* Start *

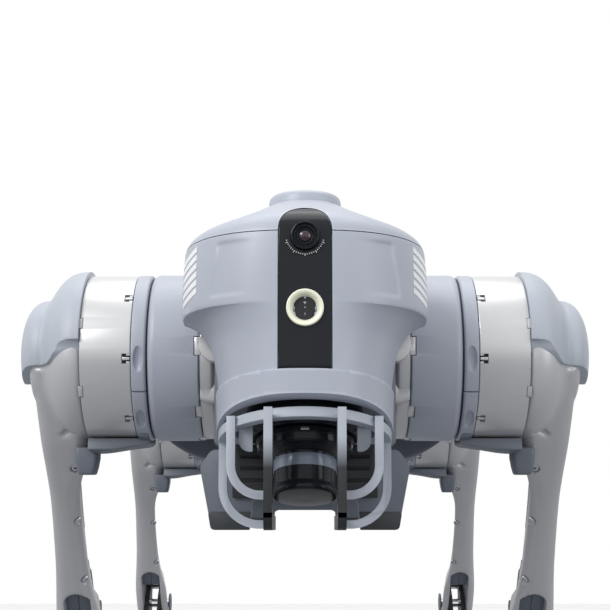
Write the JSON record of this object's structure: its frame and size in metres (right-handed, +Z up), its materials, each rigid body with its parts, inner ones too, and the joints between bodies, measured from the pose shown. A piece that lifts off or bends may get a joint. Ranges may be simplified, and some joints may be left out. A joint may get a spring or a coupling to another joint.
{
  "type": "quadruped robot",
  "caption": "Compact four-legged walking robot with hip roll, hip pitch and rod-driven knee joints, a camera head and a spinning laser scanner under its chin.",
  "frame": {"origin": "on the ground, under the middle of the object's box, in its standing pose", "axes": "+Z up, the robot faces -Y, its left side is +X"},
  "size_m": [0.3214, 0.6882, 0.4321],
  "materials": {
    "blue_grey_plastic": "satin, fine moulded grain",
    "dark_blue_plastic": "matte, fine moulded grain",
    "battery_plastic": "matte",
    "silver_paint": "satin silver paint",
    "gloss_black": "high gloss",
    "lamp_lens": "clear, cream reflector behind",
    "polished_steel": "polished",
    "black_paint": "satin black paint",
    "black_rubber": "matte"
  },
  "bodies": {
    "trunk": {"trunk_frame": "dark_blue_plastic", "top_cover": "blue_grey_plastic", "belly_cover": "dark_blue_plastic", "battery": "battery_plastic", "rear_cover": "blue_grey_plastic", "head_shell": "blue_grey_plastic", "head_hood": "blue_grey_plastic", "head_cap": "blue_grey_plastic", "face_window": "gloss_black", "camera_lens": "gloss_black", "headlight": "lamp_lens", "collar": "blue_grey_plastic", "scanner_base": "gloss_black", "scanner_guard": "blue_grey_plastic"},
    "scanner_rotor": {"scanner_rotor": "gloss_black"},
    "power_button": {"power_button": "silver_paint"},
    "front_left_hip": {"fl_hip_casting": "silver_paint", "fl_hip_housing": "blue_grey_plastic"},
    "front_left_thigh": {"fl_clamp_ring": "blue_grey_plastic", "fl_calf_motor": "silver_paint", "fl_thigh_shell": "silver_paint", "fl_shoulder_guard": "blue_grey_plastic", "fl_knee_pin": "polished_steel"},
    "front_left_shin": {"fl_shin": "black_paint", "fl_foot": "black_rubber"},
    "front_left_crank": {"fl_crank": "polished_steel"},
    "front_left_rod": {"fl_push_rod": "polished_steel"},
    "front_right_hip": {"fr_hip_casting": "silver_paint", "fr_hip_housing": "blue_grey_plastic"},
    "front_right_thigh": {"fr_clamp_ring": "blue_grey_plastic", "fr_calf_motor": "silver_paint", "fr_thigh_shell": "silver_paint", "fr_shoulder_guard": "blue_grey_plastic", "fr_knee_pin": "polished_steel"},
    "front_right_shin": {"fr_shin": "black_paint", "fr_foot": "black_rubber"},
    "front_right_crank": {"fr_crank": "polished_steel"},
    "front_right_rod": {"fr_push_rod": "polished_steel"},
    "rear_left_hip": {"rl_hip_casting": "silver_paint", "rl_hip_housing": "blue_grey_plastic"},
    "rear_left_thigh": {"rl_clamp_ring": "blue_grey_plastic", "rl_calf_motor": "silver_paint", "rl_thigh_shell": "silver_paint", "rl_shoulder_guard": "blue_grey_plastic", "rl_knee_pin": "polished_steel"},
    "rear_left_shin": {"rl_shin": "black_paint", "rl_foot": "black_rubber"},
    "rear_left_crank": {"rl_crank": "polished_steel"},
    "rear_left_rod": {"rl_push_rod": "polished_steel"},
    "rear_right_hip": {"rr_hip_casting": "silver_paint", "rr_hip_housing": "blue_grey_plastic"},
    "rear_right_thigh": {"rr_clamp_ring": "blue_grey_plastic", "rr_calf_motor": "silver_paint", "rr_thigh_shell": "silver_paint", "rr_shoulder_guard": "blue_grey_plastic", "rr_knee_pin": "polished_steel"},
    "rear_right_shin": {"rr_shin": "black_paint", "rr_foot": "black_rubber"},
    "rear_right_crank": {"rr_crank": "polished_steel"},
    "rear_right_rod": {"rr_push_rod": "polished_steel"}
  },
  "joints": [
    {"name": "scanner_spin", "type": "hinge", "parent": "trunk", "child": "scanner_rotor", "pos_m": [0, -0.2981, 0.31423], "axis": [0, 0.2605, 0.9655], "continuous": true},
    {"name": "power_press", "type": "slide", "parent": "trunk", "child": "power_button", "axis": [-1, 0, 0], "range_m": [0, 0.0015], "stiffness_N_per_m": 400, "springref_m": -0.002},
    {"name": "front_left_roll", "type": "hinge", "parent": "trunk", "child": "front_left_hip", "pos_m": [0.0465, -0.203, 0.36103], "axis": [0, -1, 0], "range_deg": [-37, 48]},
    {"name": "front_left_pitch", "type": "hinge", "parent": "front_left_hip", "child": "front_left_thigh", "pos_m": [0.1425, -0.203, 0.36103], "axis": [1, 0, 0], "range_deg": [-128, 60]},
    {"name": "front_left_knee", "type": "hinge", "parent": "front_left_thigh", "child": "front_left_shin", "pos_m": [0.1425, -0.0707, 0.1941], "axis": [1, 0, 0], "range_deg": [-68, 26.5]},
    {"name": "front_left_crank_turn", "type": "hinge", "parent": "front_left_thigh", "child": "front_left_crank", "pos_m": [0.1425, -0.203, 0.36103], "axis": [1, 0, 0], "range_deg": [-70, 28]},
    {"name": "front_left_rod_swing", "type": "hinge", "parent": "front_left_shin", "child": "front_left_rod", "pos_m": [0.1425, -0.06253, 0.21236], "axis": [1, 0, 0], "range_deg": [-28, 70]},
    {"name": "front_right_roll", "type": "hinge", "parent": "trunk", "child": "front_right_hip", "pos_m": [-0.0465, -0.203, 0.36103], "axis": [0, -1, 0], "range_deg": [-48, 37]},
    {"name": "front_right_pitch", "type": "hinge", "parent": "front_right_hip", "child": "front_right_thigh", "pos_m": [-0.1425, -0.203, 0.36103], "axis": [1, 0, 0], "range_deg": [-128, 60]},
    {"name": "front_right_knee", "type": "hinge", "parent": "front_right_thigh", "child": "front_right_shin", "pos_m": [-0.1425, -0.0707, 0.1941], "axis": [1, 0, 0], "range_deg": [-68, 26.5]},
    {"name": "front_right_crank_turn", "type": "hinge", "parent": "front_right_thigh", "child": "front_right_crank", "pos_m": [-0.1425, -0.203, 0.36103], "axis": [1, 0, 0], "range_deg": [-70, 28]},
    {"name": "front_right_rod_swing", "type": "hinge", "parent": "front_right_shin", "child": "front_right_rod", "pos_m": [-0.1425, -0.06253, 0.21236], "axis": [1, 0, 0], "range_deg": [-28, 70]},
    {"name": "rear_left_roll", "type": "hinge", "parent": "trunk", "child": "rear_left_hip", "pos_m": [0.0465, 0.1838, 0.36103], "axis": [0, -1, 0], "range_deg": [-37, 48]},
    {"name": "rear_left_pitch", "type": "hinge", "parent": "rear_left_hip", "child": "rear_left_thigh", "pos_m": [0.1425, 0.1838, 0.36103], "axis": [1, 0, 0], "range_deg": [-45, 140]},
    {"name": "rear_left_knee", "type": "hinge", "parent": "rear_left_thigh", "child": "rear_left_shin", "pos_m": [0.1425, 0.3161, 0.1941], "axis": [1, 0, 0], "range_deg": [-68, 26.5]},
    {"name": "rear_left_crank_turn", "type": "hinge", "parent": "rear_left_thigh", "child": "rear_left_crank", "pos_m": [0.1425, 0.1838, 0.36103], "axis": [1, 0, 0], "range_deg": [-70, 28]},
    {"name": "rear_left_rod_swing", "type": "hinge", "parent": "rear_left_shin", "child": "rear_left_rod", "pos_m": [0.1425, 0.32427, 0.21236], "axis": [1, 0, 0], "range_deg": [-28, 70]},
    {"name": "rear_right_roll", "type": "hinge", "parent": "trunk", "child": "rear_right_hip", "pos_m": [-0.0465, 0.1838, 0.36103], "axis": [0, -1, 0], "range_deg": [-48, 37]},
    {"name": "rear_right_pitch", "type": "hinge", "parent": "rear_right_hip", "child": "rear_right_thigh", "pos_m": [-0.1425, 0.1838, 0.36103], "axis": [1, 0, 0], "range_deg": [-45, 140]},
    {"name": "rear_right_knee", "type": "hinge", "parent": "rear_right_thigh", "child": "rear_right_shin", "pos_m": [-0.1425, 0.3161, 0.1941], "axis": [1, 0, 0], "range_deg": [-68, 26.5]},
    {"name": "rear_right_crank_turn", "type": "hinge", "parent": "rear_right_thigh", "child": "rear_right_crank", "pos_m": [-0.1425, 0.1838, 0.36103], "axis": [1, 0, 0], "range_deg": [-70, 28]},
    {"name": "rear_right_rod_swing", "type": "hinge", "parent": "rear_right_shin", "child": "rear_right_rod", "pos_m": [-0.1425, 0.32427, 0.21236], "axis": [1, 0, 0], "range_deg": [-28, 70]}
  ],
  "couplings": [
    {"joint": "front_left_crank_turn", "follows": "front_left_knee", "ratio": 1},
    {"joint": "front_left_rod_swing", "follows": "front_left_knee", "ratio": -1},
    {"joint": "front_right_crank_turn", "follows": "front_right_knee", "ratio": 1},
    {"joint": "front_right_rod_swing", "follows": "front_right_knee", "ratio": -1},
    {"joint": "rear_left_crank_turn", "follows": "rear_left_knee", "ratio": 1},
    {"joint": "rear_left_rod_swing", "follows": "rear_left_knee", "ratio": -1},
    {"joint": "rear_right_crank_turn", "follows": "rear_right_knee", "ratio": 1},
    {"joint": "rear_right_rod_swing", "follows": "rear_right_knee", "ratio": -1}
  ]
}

* End *

Exercise brief =>
Show each line holding the word "with".

Task output =>
Write the JSON record of this object's structure: its frame and size in metres (right-handed, +Z up), its materials, each rigid body with its parts, inner ones too, and the joints between bodies, measured from the pose shown. A piece that lifts off or bends may get a joint. Ranges may be simplified, and some joints may be left out. A joint may get a spring or a coupling to another joint.
  "caption": "Compact four-legged walking robot with hip roll, hip pitch and rod-driven knee joints, a camera head and a spinning laser scanner under its chin.",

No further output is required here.